What is required
Output only the lines from the start of the entries through the line holding "brighter worn edges.". Each line must match the original exactly.

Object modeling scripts
====

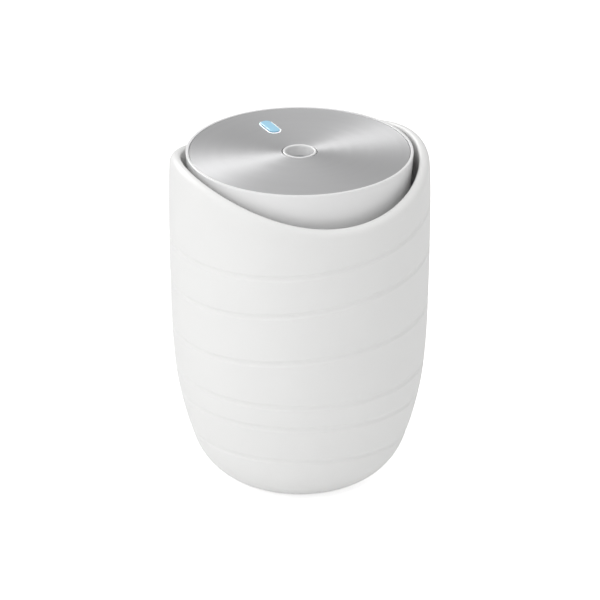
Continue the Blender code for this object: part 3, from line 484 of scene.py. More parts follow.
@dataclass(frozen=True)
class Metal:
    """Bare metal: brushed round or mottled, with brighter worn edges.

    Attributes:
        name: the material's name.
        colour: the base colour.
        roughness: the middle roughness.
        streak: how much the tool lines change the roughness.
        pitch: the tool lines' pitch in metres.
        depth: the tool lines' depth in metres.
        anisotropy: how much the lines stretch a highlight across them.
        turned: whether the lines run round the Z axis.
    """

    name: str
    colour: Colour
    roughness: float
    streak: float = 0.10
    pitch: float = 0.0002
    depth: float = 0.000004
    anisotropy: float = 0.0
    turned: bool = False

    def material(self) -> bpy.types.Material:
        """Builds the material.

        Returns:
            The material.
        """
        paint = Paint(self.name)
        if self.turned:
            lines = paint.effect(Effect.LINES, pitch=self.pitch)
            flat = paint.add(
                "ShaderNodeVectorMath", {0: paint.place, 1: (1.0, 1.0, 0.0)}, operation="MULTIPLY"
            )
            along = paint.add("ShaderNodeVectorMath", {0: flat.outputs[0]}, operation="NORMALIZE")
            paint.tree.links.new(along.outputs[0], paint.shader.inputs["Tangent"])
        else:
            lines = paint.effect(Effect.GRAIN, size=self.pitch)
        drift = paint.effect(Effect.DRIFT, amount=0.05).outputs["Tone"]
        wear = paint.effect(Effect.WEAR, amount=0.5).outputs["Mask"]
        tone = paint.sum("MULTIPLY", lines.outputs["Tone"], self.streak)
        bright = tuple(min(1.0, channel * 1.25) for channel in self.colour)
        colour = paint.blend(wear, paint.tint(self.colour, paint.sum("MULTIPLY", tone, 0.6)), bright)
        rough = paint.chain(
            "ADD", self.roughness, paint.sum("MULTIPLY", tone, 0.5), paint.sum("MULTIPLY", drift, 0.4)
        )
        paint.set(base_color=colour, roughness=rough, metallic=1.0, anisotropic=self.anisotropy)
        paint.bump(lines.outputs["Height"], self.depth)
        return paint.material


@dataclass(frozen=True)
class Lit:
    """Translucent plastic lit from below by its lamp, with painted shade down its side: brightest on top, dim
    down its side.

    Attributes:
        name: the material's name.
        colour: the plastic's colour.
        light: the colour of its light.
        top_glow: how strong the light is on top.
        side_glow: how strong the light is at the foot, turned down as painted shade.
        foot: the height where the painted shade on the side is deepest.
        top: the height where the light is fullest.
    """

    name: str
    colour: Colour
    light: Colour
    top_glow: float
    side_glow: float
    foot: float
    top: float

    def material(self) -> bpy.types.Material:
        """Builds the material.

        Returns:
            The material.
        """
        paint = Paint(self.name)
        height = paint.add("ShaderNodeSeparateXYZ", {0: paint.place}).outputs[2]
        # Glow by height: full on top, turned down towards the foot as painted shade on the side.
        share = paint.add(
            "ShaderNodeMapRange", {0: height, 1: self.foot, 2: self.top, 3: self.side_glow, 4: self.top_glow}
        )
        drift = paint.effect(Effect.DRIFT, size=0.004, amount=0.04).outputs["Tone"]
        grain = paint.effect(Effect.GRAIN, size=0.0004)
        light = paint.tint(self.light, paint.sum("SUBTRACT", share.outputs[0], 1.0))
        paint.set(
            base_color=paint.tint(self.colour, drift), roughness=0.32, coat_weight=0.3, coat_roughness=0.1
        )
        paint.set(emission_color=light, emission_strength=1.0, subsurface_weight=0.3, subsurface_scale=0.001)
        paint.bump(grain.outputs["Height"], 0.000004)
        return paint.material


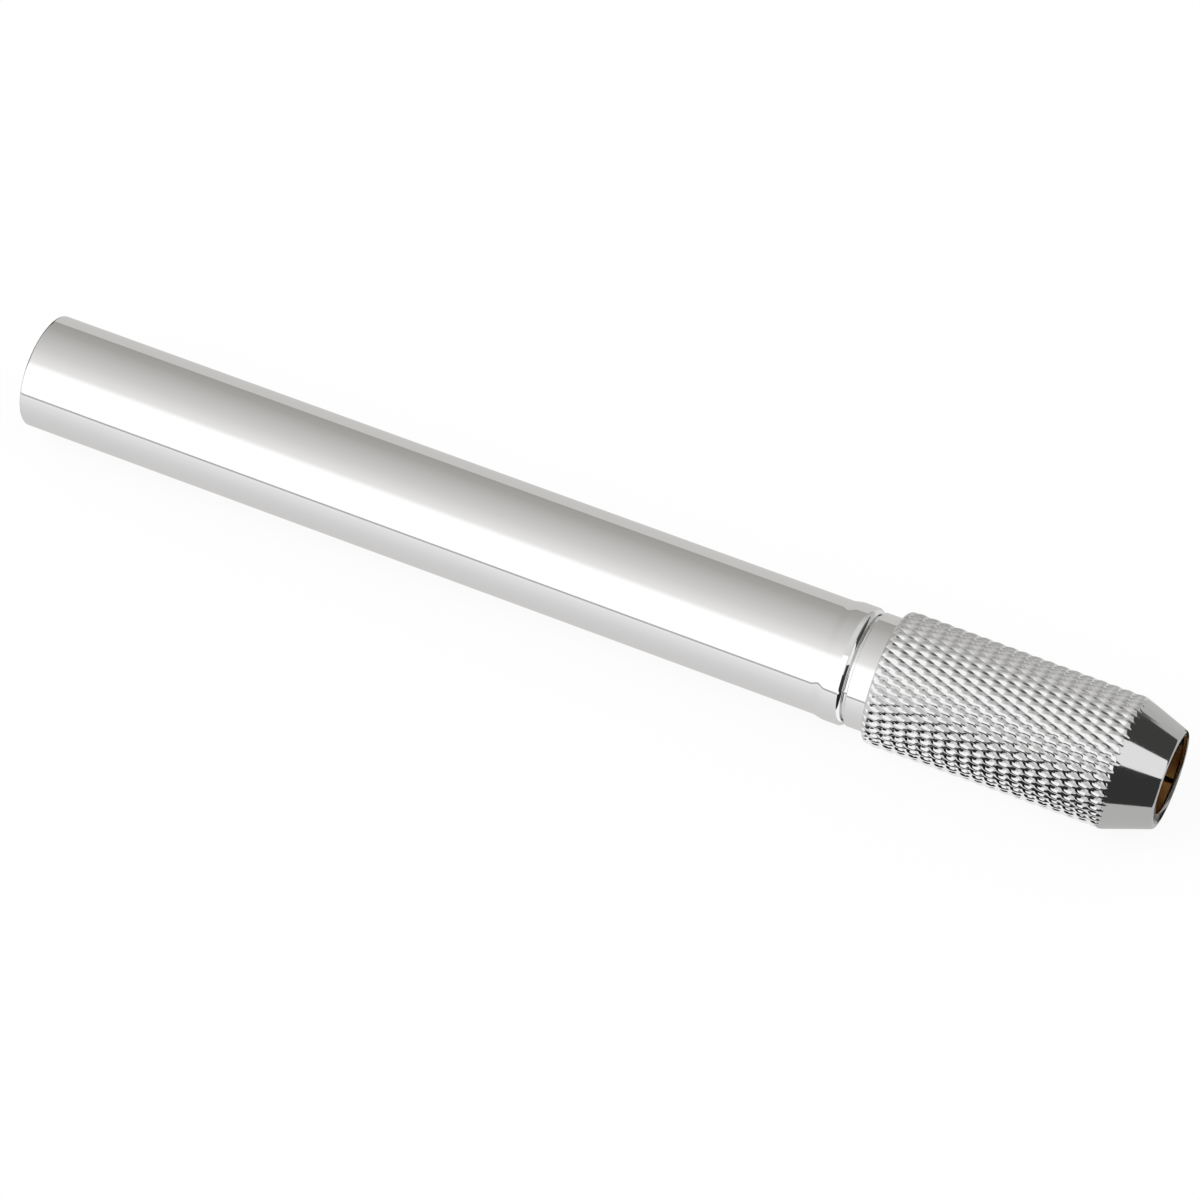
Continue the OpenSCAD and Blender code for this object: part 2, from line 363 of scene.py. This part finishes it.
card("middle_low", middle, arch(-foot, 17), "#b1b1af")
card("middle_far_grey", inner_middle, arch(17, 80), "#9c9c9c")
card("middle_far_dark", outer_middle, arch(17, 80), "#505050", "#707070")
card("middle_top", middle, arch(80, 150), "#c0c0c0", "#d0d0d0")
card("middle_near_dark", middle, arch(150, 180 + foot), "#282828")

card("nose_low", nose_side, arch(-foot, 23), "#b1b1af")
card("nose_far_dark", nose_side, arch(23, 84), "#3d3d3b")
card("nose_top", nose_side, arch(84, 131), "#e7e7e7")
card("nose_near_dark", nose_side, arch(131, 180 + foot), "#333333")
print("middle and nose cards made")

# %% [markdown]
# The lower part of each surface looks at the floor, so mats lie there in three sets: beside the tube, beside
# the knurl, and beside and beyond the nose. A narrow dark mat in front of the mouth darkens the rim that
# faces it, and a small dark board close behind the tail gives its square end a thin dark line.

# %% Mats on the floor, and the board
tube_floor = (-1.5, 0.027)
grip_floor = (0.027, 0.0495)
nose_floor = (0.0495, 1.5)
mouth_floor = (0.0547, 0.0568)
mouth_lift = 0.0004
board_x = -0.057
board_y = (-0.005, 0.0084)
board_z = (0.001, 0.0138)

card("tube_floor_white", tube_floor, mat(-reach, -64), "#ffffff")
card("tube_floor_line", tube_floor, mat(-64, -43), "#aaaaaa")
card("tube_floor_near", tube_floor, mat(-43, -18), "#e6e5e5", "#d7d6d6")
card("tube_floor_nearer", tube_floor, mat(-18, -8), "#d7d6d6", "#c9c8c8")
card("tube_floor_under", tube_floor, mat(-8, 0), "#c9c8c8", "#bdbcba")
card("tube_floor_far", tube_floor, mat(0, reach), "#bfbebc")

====

Solution for this problem
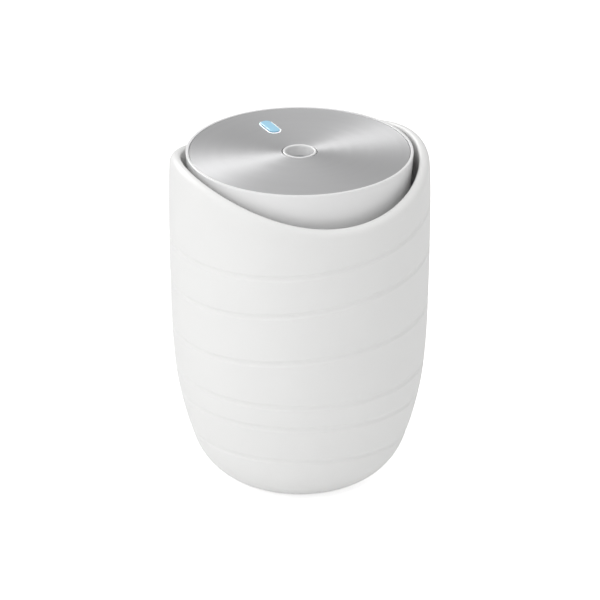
Continue the Blender code for this object: part 3, from line 484 of scene.py. More parts follow.
@dataclass(frozen=True)
class Metal:
    """Bare metal: brushed round or mottled, with brighter worn edges.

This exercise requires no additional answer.